Alexander Grothendieck was probably the most important scientific mind that you never heard of. He died on Thursday, aged 86, after living as a recluse for over two decades in a small village in the Pyrenees.

Mr Grothendieck, born in Germany, and for a long time stateless, was naturalised French in 1971. He is regarded as the greatest mathematician of the 20th century – someone who transformed thinking about spaces and numbers by his work in the field of algebraic geometry.

The implications of his work are still reverberating through the world of mathematics today, long after he officially abandoned the field to become a subsistence farmer and ardent pacifist and ecologist.

In recent years, he has become a mythic figure to the radical green movement. His unpublished autobiography, Récoltes et Semailles (“Harvests and Sowing”), has been posted on the internet.

Mr Grothendieck’s death will precipitate a scramble to get hold of 20,000 unseen pages of his mathematical works which are held at the University of Montpellier in southern France. Many years ago Mr Grothendieck ordered this archive – and all his other unpublished work – to be destroyed after his death. This instruction may have been rescinded and is, in any case, unlikely to be obeyed.

Grothiendieck was awarded two of world’s most prestigious mathematics prizes – the Fields medal in 1966 and the Crafoord prize in 1988. He accepted, but refused to collect, the first because the ceremony was in Moscow and he detested the Soviet Union. He refused the Crafoord prize - worth $250,000 – altogether.

In a long letter of explanation to Le Monde in 1988, he said that he did not need the money. He also said that science, as then conceived, would be overturned by “a total destruction of civilization… without historical precedent”.

In the same year he told an American journalist: “I’m not a mathematician any more… I now devote my days to the transcription of my dreams.”

Three years later, Mr Grothendieck – already something of a recluse – moved to Lasserre, a village in the Pyrenees, and refused to see visitors, including his family.

He was married three times and had several children. He died in hospital at Saint-Girons in the Ariège department.
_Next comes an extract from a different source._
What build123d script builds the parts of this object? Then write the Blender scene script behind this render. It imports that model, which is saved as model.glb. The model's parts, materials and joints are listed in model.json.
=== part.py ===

Mr Grothendieck was born in Berlin on 28 March 1928. His father, Sascha Schapiro, a Russian Jew, and his mother, Hanka Grothendieck, a radical journalist, left Germany for France in 1933.

His father was deported by the pro-Nazi Vichy regime in 1942 and died in Auschwitz. Alexander and his mother survived the war in an internment camp in the south of France.

Soon after the war he studied maths at the University of Montpellier. He was recommended as a graduate student to two celebrated French mathematicians, Laurent Schwartz and Jean Dieudonné. They gave him a list of 14 unsolved problems and asked him to use one as the basis of his research for years to come. He returned a few months later with the solution to all 14.